Kenapa Hawa Diciptakan?
"Tidak
baik, kalau manusia itu seorang diri saja. Aku akan menjadikan penolong
baginya, yang sepadan dengan dia."
(Kej. 2:18) Bayangkanlah
keadaan Adam sebelum Hawa diciptakan. Adam tentulah gagah, namun juga
seperti anak kecil yang begitu bahagia. Tawanya bergema jernih, berbaur
dengan hawa segar Taman Eden yang penuh dengan berbagai tetumbuhan elok.

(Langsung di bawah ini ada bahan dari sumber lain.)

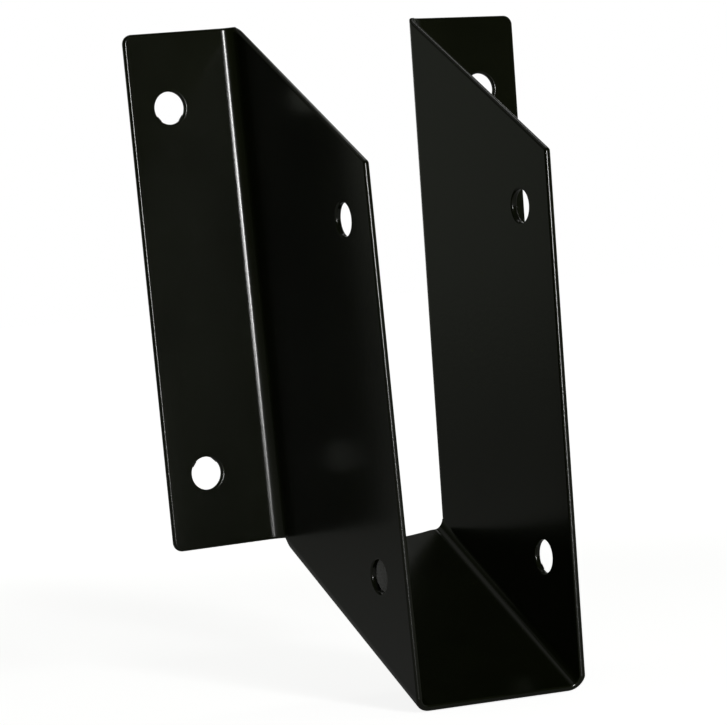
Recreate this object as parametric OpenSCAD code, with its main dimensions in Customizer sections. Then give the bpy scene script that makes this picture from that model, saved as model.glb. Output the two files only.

Betapa ia terpingkal-pingkal ketika melihat si monyet menyeringai ketika
ia menamai binatang itu sebagai monyet. Mulutnya ternganga takjub ketika
sekawanan burung bangau berhamburan dari telaga, lalu terbang menjauh
dalam formasi huruf V. Kemudian, tanpa diduganya, seekor singa gunung
menerkamnya dari belakang. Keduanya jatuh berguling-guling di atas
rumput, sampai akhirnya Adam mendapati dirinya terkapar dan pipinya
dijilat-jilat oleh bibir tebal dan hangat si singa. Sungguh sebuah
firdaus! Namun, Allah
melihat bahwa bagaimanapun gambaran firdaus semacam itu belumlah lengkap.

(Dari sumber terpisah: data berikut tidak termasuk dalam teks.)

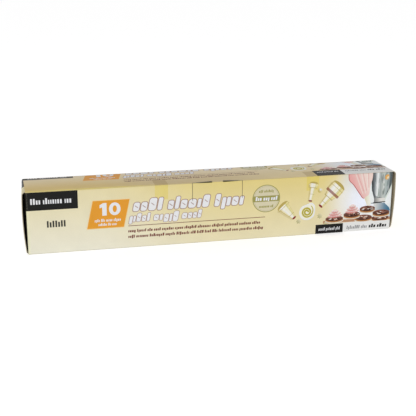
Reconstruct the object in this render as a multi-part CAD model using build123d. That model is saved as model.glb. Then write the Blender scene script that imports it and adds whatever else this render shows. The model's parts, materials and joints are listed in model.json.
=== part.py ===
from build123d import *
import os
from math import asin, degrees, pi, radians, sin, sqrt, tan

# A printed folding carton that holds ten disposable piping bags wound on one coreless roll.
# Millimetres. +X runs along the carton, the main printed face looks along -Y, +Z is up,
# and the origin is the middle of the carton's base.

# Driving dimensions of the carton.
panel_length = 245.0      # crease to crease, along the carton
depth = 33.0              # front face to back face
height = 41.0             # base to lid
board = 0.45              # thickness of the coated carton board
gap = 0.15                # room beside a cut line

# Dispensing tab, cut into the top edge of the front panel.
tab_width = 33.0
tab_drop = 12.0           # from the lid down to the tab's fold
tab_slit = 0.4            # opened cut along the lid, either side of the nick
tab_nick = 7.0            # uncut bridge in the middle of that cut

# End closures: each hangs from the lid, bows outwards and tucks in at the base.
fold_radius = 2.1         # centre line of the soft fold at the lid
lip_turn = 45.0           # degrees of that fold that stay with the lid, down to the hinge line
bow_radius = 220.0        # centre line of the bowed panel
bow_lean = 2.9            # degrees that the panel still spreads below the soft fold
tuck_level = 0.5          # lower edge of the closure, just above the base board
tongue_length = 7.5
tongue_rise = 10.0        # degrees that the tongue rises towards its tip
tongue_margin = 1.3       # from the carton's outer faces to the tongue's sides
tongue_corner = 4.0

# Dust flaps, folded in from the front and back panels.
flap_reach = 14.0
flap_foot = 3.5           # lower edge at the fold, above the tongue
flap_foot_rise = 1.5      # more than that at the free edge
flap_head_room = 0.3      # below the lid's underside at the fold
flap_chamfer = 5.0        # steep part of the upper edge
flap_taper = 15.0         # degrees, the rest of the upper edge
flap_corner = 1.5

# Glue flap inside the back panel.
glue_height = 12.0
glue_setback = 1.5        # from the panel's ends to the flap's root
glue_taper = 3.0          # further setback at the flap's free edge

# Bags: each one is a flat double film, wound on over the last.
bag_count = 10
bag_length = 460.0
bag_width = 230.0
film = 0.065              # one layer, two layers to a bag
roll_hole_radius = 3.0
roll_clearance = 0.3      # between the roll and the base board

# Levels, faces and the roll that follow from them.
half_length = panel_length / 2
half_depth = depth / 2
inner_depth = half_depth - board
lid_underside = height - board
tab_fold = height - tab_drop
bag_section = 2 * film * bag_length
roll_radius = sqrt(roll_hole_radius ** 2 + bag_count * bag_section / pi)
roll_axis_height = board + roll_clearance + roll_radius


def box_between(low, high):
    """A box between two opposite corners."""
    size = [b - a for a, b in zip(low, high)]
    middle = [(a + b) / 2 for a, b in zip(low, high)]
    return Pos(*middle) * Box(*size)


def side_panel():
    """Plain front panel. Each end is mitred at the crease where its dust flap folds in."""
    outline = make_face(Polyline((-half_length, -half_depth), (half_length, -half_depth),
                                 (half_length - board, -inner_depth), (board - half_length, -inner_depth),
                                 close=True))
    return extrude(outline, amount=height)


def front_panel():
    """Front panel with a notch for the tab in its top edge."""
    notch_half = tab_width / 2 + gap
    notch = box_between((-notch_half, -depth, tab_fold), (notch_half, 0, 2 * height))
    return side_panel() - notch


def back_panel():
    return mirror(side_panel(), about=Plane.XZ)


def fold_path():
    """Centre line in XZ of the soft fold at the right end: the lid's lip, then the closure's share."""
    lip = JernArc(start=(half_length, height - board / 2), tangent=(1, 0), radius=fold_radius, arc_size=-lip_turn)
    rest = JernArc(start=lip @ 1, tangent=lip % 1, radius=fold_radius, arc_size=lip_turn + bow_lean - 90)
    return lip, rest


def across_the_end(path):
    """Board that follows a path in XZ, as deep as the carton."""
    return extrude(Plane.XZ * trace(path, line_width=board), amount=half_depth, both=True)


def outer_corner(path):
    """Point on the board's outer face at the end of a path."""
    outward = (path % 1).rotate(Axis.Z, 90)
    return path @ 1 + outward * board / 2


def top_panel():
    """Lid panel. Two opened slits part it from the tab's top edge."""
    panel = box_between((-half_length, -inner_depth, lid_underside), (half_length, inner_depth, height))
    slit_end = tab_width / 2 + gap
    slit = box_between((tab_nick / 2, -depth, 0), (slit_end, -inner_depth + tab_slit, 2 * height))
    return panel - slit - mirror(slit, about=Plane.YZ)


def right_lid_lip():
    """Upper half of the soft fold, which stays with the lid when the closure swings."""
    return across_the_end(fold_path()[0])


def bottom_panel():
    return box_between((-half_length, -inner_depth, 0), (half_length, inner_depth, board))


def glue_flap():
    """Flap folded up from the base panel and glued inside the back panel."""
    root = half_length - glue_setback
    tip = root - glue_taper
    top = board + glue_height
    outline = Plane.XZ * make_face(Polyline((-root, board), (root, board), (tip, top), (-tip, top), close=True))
    return Pos(0, inner_depth, 0) * extrude(outline, amount=board)


def dispenser_tab():
    """Tab that folds out of the front panel's top edge."""
    half = tab_width / 2
    return box_between((-half, -half_depth, tab_fold), (half, -inner_depth, height))


def bow_path():
    """Centre line in XZ of the bowed panel below the soft fold."""
    fold = fold_path()[1]
    widest = (fold @ 1).Y - bow_radius * sin(radians(bow_lean))
    lower_turn = degrees(asin((widest - tuck_level) / bow_radius))
    return JernArc(start=fold @ 1, tangent=fold % 1, radius=bow_radius, arc_size=-bow_lean - lower_turn)


def right_closure():
    """End panel that hangs from the lid's lip and covers the whole end."""
    return across_the_end(fold_path()[1] + bow_path())


def right_tongue():
    """Tuck tongue with rounded corners, rising a little towards its tip."""
    half = half_depth - tongue_margin
    root = board + gap
    outline = make_face(Polyline((-root, -half), (-tongue_length, -half), (-tongue_length, half),
                                 (-root, half), close=True))
    tip_corners = outline.vertices().sort_by(Axis.X)[:2]
    plate = extrude(fillet(tip_corners, radius=tongue_corner), amount=board)
    corner = outer_corner(bow_path())
    return Pos(corner.X, 0, corner.Y) * Rot(0, tongue_rise, 0) * plate


def dust_flap():
    """Right-hand front dust flap, folded in behind the closure. Its root is mitred against the front panel."""
    top_root = lid_underside - flap_head_room
    top_bend = top_root - flap_chamfer
    top_tip = top_bend - (flap_reach - flap_chamfer) * tan(radians(flap_taper))
    outline = make_face(Polyline((0, flap_foot), (flap_reach, flap_foot + flap_foot_rise), (flap_reach, top_tip),
                                 (flap_chamfer, top_bend), (0, top_root), close=True))
    free_corners = outline.vertices().sort_by(Axis.X)[-2:]
    plate = extrude(Plane.YZ * fillet(free_corners, radius=flap_corner), amount=-board)
    mitre = extrude(make_face(Polyline((0, 0), (-board, 0), (-board, board), close=True)), amount=height)
    return Pos(half_length, -half_depth, 0) * (plate - mitre)


def bag(index):
    """One bag of the roll, as the ring that its windings fill. The first is the innermost."""
    inner = sqrt(roll_hole_radius ** 2 + index * bag_section / pi)
    outer = sqrt(roll_hole_radius ** 2 + (index + 1) * bag_section / pi)
    ring = Cylinder(outer, bag_width) - Cylinder(inner, bag_width)
    return Pos(0, 0, roll_axis_height) * Rot(0, 90, 0) * ring


nodes = {
    "front_panel": front_panel(),
    "back_panel": back_panel(),
    "top_panel": top_panel(),
    "bottom_panel": bottom_panel(),
    "glue_flap": glue_flap(),
    "dispenser_tab": dispenser_tab(),
}

ends = {"lid_lip": right_lid_lip(), "end_closure": right_closure(), "tuck_tongue": right_tongue()}
for name, shape in ends.items():
    nodes["right_" + name] = shape
    nodes["left_" + name] = mirror(shape, about=Plane.YZ)

nodes["right_front_dust_flap"] = dust_flap()
nodes["right_back_dust_flap"] = mirror(dust_flap(), about=Plane.XZ)
nodes["left_front_dust_flap"] = mirror(dust_flap(), about=Plane.YZ)
nodes["left_back_dust_flap"] = Rot(0, 0, 180) * dust_flap()

for index in range(bag_count):
    nodes[f"bag_{index + 1:02d}"] = bag(index)

os.makedirs("parts", exist_ok=True)
for name, shape in nodes.items():
    export_step(shape, f"parts/{name}.step")
    print(f"{name:24s} volume {shape.volume:10.1f}")

closure_hinge = outer_corner(fold_path()[0])
tongue_hinge = outer_corner(bow_path())
print(f"closure hinge x {closure_hinge.X:.3f} z {closure_hinge.Y:.3f}")
print(f"tongue hinge x {tongue_hinge.X:.3f} z {tongue_hinge.Y:.3f}")
print(f"roll radius {roll_radius:.3f}, axis height {roll_axis_height:.3f}")
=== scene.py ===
import json
import random
from cmath import exp, phase
from math import asin, ceil, cos, degrees, hypot, pi, radians, sin, sqrt

import bmesh
import bpy
from mathutils import Matrix, Vector
from mathutils.geometry import delaunay_2d_cdt


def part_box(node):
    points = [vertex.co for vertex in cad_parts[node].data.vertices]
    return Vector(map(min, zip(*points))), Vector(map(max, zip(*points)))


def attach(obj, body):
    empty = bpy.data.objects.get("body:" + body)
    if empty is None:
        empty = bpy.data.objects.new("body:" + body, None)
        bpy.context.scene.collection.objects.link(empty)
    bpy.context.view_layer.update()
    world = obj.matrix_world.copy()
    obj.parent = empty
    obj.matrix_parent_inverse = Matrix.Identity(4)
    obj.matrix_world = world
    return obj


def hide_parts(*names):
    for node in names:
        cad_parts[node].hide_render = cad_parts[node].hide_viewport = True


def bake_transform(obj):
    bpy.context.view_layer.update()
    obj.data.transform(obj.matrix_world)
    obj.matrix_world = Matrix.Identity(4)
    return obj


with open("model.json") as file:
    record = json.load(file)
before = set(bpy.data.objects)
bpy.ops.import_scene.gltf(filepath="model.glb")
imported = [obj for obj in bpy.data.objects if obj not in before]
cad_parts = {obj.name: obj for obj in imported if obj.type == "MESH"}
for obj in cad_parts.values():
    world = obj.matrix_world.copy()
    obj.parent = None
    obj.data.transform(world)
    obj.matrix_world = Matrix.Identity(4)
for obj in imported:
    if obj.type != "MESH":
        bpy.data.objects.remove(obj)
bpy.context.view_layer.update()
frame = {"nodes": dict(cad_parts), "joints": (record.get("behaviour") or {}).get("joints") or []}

# A printed folding carton that holds a roll of piping bags. Lengths are in millimetres here,
# and MM takes them to the frame's metres. The printed face looks along -Y, and +Z is up.
MM = 0.001


# ---- Sizes, read from the frame ----

def corners(node):
    """Lowest and highest corner of a CAD node, in millimetres."""
    low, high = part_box(node)
    return low / MM, high / MM


def hinge(name):
    """Where a joint turns, in millimetres."""
    joint = next(j for j in frame["joints"] if j["name"] == name)
    return Vector(joint["pos_m"]) / MM


def metres(x, y, z):
    """A place given in millimetres, in the frame's metres."""
    return Vector((x, y, z)) * MM


def show(name, data):
    """A new object in the scene."""
    made = bpy.data.objects.new(name, data)
    bpy.context.scene.collection.objects.link(made)
    return made


def face_outwards(mesh, sharp):
    """Turns faces outwards and shades them smooth, apart from edges sharper than an angle in degrees."""
    work = bmesh.new()
    work.from_mesh(mesh)
    bmesh.ops.recalc_face_normals(work, faces=work.faces)
    work.to_mesh(mesh)
    work.free()
    mesh.shade_smooth()
    mesh.set_sharp_from_angle(angle=radians(sharp))


front_low, front_high = corners("front_panel")
tab_low, tab_high = corners("dispenser_tab")
_, tongue_high = corners("right_tuck_tongue")
flap_low, flap_high = corners("right_front_dust_flap")
roll_low, roll_high = corners("bag_10")

length = front_high.x - front_low.x
half_length = length / 2
height = front_high.z
half_depth = -front_low.y
depth = 2 * half_depth
board = front_high.y - front_low.y
tab_fold = hinge("tab_hinge").z
lip_hinge = hinge("right_closure_hinge")
tuck_hinge = hinge("right_tongue_fold")
roll_axis = hinge("roll_spin").z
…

Allah memahami, meskipun ditempatkan di tengah keajaiban sebuah firdaus
dan menikmati hubungan yang harmonis dengan-Nya, Adam akan dicekam
kesepian bila ia tidak menemukan manusia lain sebagai tempat untuk
berbagi. Hal tersebut
sekaligus merupakan penanda signifikan, betapa manusia memang diciptakan
menurut gambar dan rupa Allah. Ketika menciptakan manusia, Allah
menyebut dirinya dengan kata ganti "Kita". Para ahli teologia
sepakat bahwa kata ganti jamak ini mengacu pada Tritunggal – tiga
Pribadi berbeda dalam diri Allah yang esa: Bapa, Anak, Roh Kudus. Adanya
tiga Pribadi ini memberikan gambaran sekilas bahwa di dalam diri Allah
ada sebuah dinamika hubungan yang dilandasi oleh kesetaraan dan kasih di
antara mereka satu sama lain. Hubungan yang
penuh kasih inilah yang hendak Tuhan pantulkan pula dalam diri manusia.
Kasih, tampaknya, bukanlah harta karun yang menggoda kita untuk secara
egois menguasainya bagi diri sendiri. Kasih adalah butir-butir permata
yang baru akan berkilau sewaktu diuntai dalam mata rantai kesalingan.